— BEGIN —

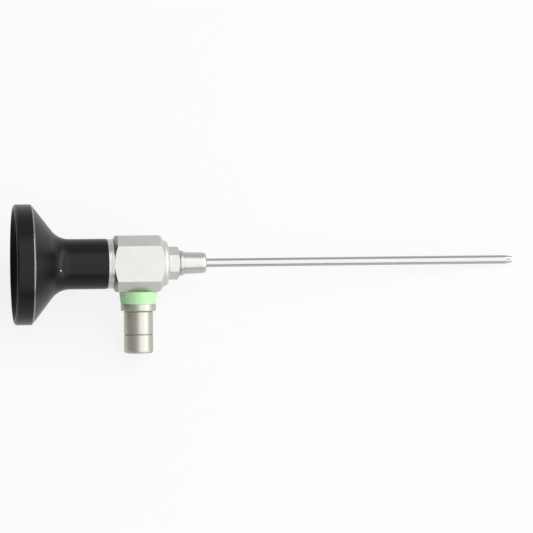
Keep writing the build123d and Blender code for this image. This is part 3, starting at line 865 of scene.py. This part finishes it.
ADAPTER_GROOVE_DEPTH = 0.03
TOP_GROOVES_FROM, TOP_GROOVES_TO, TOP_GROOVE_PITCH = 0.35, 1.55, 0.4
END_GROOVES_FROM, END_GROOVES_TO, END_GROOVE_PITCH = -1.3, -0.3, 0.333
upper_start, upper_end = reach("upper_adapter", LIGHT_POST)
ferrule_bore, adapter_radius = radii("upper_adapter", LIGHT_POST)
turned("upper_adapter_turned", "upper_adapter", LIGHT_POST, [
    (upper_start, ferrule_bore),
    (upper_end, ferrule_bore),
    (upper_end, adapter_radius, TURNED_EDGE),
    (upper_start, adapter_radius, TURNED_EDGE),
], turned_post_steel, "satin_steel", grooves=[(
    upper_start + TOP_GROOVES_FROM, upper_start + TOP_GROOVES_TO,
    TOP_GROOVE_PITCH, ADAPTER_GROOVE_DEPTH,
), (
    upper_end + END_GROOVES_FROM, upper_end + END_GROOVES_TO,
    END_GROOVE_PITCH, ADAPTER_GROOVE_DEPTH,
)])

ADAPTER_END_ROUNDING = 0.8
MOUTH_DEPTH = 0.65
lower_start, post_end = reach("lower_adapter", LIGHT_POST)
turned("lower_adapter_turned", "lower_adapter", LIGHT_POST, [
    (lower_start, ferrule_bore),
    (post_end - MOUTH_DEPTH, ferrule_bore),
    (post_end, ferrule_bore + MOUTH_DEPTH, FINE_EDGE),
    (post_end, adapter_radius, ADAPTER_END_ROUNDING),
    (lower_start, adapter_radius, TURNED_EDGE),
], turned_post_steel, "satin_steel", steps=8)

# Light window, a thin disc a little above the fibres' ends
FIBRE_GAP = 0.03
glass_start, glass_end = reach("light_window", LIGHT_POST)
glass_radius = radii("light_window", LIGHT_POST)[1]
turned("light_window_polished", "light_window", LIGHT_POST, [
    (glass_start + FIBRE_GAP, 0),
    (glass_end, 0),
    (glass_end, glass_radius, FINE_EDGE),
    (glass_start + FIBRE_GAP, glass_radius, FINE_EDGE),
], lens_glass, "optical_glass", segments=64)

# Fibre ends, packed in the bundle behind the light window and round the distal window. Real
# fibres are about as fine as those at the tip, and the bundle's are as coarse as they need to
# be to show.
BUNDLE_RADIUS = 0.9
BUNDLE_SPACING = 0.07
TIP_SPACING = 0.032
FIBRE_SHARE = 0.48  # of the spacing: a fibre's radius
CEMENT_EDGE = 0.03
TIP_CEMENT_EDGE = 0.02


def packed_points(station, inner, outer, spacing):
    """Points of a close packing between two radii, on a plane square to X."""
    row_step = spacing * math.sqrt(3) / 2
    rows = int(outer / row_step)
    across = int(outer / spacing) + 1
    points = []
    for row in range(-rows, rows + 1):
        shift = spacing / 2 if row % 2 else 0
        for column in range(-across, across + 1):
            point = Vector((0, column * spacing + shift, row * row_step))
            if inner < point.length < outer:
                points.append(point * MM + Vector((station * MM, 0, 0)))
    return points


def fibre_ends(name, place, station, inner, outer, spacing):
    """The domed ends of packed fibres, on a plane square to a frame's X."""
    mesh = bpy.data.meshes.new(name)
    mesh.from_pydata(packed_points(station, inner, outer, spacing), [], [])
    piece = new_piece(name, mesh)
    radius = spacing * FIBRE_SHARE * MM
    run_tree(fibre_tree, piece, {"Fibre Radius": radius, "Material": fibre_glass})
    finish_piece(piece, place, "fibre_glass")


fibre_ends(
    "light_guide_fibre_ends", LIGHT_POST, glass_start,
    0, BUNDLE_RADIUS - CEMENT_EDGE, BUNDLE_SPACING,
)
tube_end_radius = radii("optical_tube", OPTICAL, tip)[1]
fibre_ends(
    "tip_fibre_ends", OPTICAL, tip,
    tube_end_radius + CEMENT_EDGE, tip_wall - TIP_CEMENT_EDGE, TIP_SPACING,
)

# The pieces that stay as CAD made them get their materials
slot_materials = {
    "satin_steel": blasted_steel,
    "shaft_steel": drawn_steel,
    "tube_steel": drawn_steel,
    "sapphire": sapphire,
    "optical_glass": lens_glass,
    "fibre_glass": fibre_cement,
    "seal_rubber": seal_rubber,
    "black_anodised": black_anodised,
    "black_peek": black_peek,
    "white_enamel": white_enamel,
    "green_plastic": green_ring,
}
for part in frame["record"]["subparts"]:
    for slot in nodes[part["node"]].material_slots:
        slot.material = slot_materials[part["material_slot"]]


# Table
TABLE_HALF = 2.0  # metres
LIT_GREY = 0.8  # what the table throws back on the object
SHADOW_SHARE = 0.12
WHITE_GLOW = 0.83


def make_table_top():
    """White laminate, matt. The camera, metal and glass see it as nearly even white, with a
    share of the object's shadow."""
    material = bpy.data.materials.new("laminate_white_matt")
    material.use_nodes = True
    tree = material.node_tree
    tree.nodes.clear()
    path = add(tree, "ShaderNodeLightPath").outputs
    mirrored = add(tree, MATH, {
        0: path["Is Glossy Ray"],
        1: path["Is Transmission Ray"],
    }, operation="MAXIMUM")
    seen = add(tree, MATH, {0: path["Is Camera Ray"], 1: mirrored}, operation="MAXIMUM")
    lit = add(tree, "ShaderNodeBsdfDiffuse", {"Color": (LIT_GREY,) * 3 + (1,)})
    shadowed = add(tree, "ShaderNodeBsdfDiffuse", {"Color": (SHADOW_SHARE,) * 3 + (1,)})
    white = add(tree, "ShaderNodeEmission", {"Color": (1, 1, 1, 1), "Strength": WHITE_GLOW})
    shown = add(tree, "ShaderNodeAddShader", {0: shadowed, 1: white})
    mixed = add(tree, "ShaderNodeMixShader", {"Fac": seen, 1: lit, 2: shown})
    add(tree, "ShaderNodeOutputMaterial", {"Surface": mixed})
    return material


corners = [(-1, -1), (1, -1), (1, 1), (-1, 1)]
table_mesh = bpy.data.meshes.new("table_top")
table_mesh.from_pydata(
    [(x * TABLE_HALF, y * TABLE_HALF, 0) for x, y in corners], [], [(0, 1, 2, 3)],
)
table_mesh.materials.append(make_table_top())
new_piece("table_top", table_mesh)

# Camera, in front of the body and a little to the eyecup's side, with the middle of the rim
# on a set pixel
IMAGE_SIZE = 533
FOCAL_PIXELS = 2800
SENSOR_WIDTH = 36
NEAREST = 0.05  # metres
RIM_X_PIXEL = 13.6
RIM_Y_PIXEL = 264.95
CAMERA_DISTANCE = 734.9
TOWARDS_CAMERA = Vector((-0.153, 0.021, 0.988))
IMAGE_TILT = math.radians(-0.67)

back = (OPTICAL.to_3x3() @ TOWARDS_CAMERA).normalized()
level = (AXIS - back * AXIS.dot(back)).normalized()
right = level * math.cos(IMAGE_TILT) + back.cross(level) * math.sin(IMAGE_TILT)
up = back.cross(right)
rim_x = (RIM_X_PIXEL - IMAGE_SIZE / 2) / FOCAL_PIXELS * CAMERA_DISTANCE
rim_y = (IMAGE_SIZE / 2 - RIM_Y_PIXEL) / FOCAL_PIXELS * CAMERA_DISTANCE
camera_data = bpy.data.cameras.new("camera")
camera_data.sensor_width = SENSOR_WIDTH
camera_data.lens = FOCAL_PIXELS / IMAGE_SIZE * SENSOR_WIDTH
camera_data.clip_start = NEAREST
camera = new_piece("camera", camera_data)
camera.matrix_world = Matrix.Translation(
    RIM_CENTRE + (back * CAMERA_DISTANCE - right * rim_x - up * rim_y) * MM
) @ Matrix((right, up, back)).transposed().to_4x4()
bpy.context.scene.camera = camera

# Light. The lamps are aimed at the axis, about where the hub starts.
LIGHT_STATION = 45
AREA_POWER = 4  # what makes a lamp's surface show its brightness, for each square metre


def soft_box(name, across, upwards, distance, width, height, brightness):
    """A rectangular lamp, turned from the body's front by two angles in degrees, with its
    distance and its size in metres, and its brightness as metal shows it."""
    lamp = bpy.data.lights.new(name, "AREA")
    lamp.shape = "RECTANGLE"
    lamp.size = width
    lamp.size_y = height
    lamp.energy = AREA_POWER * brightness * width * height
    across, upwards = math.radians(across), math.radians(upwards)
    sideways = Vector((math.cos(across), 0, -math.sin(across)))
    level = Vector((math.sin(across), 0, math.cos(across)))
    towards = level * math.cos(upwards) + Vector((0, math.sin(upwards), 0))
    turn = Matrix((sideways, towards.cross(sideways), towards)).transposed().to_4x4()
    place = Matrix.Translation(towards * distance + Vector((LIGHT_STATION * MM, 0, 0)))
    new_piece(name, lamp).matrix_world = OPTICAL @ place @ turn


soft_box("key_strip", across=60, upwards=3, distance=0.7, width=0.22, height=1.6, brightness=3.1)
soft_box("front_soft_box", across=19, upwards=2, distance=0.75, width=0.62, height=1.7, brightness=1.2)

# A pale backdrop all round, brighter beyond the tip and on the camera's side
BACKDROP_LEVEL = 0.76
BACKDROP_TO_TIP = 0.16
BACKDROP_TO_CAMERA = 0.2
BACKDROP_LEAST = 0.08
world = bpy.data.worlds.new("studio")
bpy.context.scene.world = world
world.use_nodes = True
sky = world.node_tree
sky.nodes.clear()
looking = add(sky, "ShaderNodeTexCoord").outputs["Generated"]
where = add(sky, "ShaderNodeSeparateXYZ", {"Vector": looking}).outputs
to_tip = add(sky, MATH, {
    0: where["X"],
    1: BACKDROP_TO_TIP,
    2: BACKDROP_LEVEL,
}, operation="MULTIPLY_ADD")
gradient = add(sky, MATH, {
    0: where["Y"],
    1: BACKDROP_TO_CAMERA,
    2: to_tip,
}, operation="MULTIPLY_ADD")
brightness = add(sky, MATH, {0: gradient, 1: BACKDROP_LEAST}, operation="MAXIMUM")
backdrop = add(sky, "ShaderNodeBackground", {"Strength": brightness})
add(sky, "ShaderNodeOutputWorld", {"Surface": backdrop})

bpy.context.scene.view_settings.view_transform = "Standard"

— END —
— BEGIN —

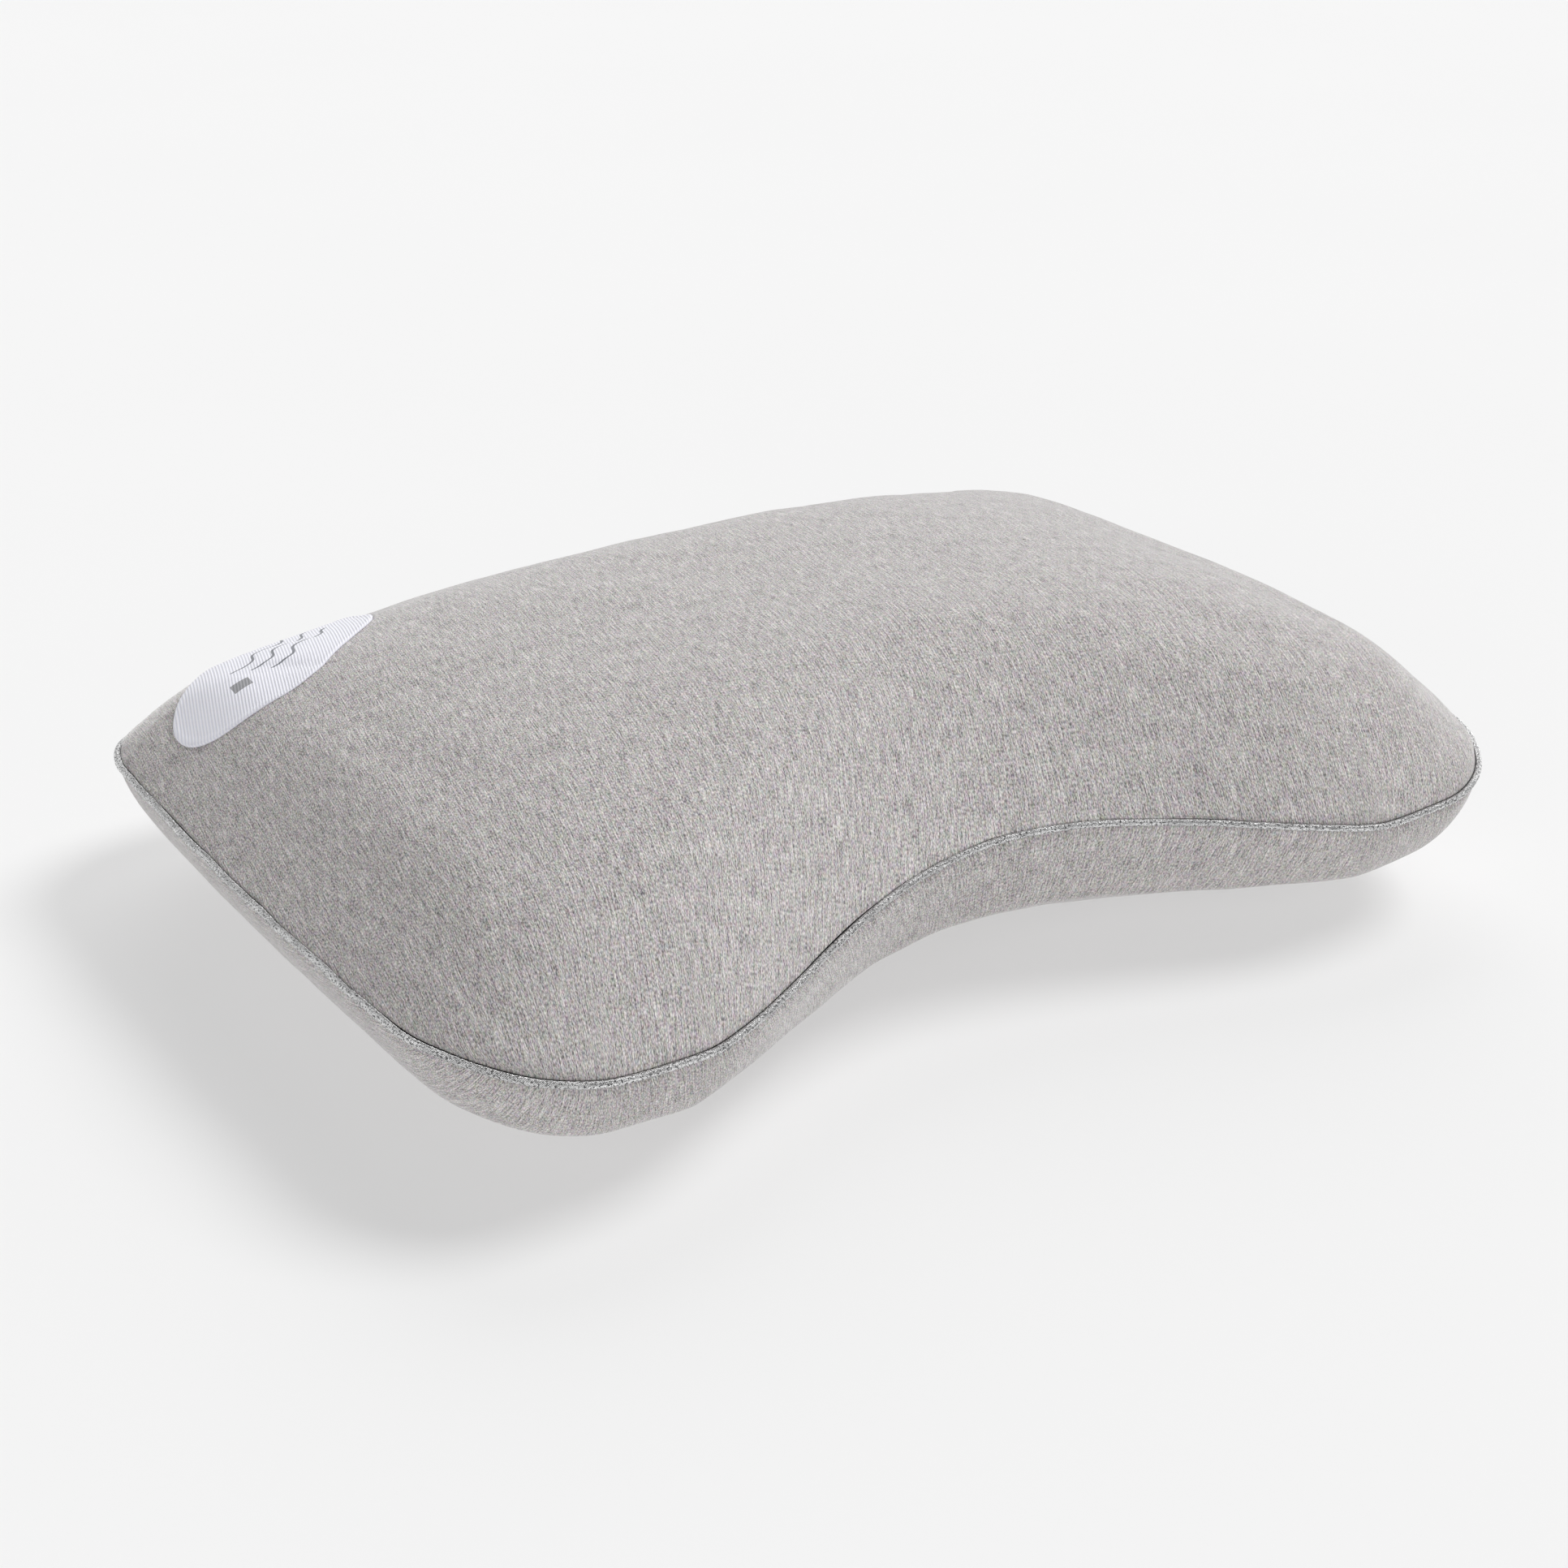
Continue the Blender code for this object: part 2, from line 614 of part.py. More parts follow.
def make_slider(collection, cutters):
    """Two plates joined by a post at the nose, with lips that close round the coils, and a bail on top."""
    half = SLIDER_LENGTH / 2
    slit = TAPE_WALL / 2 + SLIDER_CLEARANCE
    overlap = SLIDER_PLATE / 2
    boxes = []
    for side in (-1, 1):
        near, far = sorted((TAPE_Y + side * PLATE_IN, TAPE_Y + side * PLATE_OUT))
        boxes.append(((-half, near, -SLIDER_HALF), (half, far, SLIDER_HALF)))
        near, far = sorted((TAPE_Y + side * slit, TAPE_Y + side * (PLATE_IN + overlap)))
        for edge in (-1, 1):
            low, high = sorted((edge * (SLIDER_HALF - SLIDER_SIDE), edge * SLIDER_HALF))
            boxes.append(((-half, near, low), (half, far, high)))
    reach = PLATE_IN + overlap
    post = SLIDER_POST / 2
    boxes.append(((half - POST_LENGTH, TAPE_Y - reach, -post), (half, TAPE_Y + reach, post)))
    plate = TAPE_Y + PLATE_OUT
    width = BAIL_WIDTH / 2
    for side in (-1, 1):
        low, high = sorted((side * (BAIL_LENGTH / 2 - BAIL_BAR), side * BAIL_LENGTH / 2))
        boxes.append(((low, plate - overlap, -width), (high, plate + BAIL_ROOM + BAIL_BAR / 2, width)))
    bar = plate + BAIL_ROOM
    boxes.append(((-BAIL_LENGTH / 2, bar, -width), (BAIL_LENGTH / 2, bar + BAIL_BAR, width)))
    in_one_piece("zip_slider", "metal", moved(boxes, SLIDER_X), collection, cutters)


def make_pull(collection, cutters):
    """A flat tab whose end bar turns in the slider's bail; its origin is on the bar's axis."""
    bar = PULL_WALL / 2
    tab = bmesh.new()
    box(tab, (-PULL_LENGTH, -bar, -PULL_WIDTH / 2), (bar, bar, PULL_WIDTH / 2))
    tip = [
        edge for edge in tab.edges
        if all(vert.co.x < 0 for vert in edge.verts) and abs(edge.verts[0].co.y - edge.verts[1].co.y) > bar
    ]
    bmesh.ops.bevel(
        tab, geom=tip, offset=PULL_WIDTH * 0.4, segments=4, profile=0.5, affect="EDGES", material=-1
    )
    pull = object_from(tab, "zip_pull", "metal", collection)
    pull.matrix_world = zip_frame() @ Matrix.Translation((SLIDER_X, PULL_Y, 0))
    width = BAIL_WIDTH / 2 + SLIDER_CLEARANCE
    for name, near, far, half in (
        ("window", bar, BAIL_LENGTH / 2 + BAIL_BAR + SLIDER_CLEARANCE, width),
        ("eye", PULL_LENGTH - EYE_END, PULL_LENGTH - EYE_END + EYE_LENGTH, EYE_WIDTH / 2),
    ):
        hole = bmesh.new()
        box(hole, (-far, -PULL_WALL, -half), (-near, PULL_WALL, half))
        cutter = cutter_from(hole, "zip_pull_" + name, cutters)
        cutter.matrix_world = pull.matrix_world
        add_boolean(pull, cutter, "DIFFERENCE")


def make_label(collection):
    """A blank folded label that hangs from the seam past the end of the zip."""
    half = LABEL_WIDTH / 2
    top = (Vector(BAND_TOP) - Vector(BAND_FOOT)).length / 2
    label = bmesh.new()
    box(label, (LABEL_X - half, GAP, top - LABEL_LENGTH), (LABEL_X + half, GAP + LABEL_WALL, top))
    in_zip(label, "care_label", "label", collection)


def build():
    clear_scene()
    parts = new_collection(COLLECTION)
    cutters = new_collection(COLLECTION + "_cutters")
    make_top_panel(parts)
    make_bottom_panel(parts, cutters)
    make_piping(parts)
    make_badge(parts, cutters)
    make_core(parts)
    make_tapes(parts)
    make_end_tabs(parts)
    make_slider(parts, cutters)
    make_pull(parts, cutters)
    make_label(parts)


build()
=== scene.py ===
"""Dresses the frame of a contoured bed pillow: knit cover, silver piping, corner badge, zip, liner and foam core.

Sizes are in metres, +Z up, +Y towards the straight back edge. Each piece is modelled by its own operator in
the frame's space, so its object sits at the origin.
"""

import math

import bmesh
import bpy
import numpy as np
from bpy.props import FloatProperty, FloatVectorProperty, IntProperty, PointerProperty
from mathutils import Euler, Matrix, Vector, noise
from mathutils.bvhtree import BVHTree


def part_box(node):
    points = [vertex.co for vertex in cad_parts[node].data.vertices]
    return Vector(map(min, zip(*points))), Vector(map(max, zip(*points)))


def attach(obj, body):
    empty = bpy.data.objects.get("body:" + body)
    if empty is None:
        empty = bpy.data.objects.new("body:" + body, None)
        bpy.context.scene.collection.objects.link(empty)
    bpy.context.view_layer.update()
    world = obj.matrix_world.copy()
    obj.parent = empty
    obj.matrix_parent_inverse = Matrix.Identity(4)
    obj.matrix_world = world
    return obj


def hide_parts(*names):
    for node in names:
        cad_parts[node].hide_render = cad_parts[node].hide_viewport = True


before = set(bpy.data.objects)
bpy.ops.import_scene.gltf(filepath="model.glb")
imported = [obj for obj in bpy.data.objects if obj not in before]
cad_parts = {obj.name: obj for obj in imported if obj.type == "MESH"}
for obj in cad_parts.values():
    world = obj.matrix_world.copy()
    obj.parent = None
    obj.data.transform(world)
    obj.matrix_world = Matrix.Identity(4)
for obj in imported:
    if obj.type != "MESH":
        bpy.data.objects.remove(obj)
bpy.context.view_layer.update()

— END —
— BEGIN —

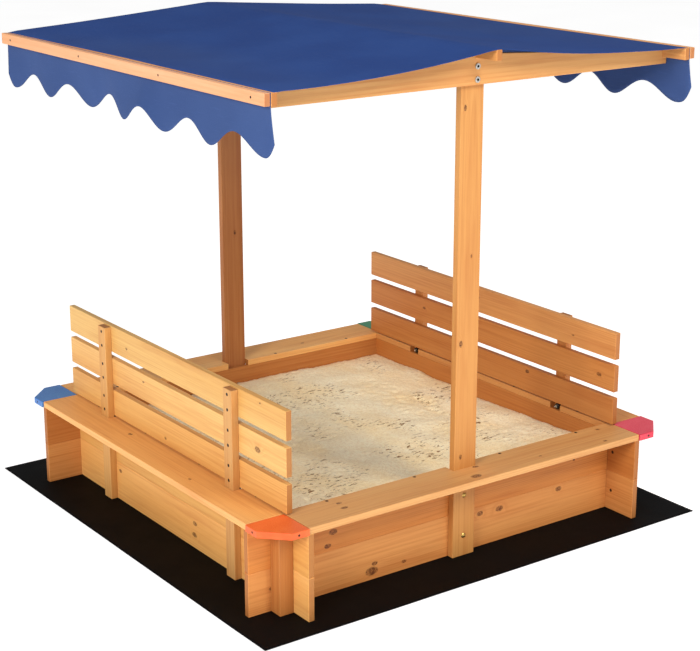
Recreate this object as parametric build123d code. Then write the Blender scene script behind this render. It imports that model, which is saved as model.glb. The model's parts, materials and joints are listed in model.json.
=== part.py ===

— END —

◆ Set exercise: Write the lines again exactly, beginning at the line that has "make_tapes(parts)" and stopping after the line that has "zip(*points))), Vector(map(max, zip(*points)))"; include no other lines.

◆ Answer to this exercise:
    make_tapes(parts)
    make_end_tabs(parts)
    make_slider(parts, cutters)
    make_pull(parts, cutters)
    make_label(parts)


build()
=== scene.py ===
"""Dresses the frame of a contoured bed pillow: knit cover, silver piping, corner badge, zip, liner and foam core.

Sizes are in metres, +Z up, +Y towards the straight back edge. Each piece is modelled by its own operator in
the frame's space, so its object sits at the origin.
"""

import math

import bmesh
import bpy
import numpy as np
from bpy.props import FloatProperty, FloatVectorProperty, IntProperty, PointerProperty
from mathutils import Euler, Matrix, Vector, noise
from mathutils.bvhtree import BVHTree


def part_box(node):
    points = [vertex.co for vertex in cad_parts[node].data.vertices]
    return Vector(map(min, zip(*points))), Vector(map(max, zip(*points)))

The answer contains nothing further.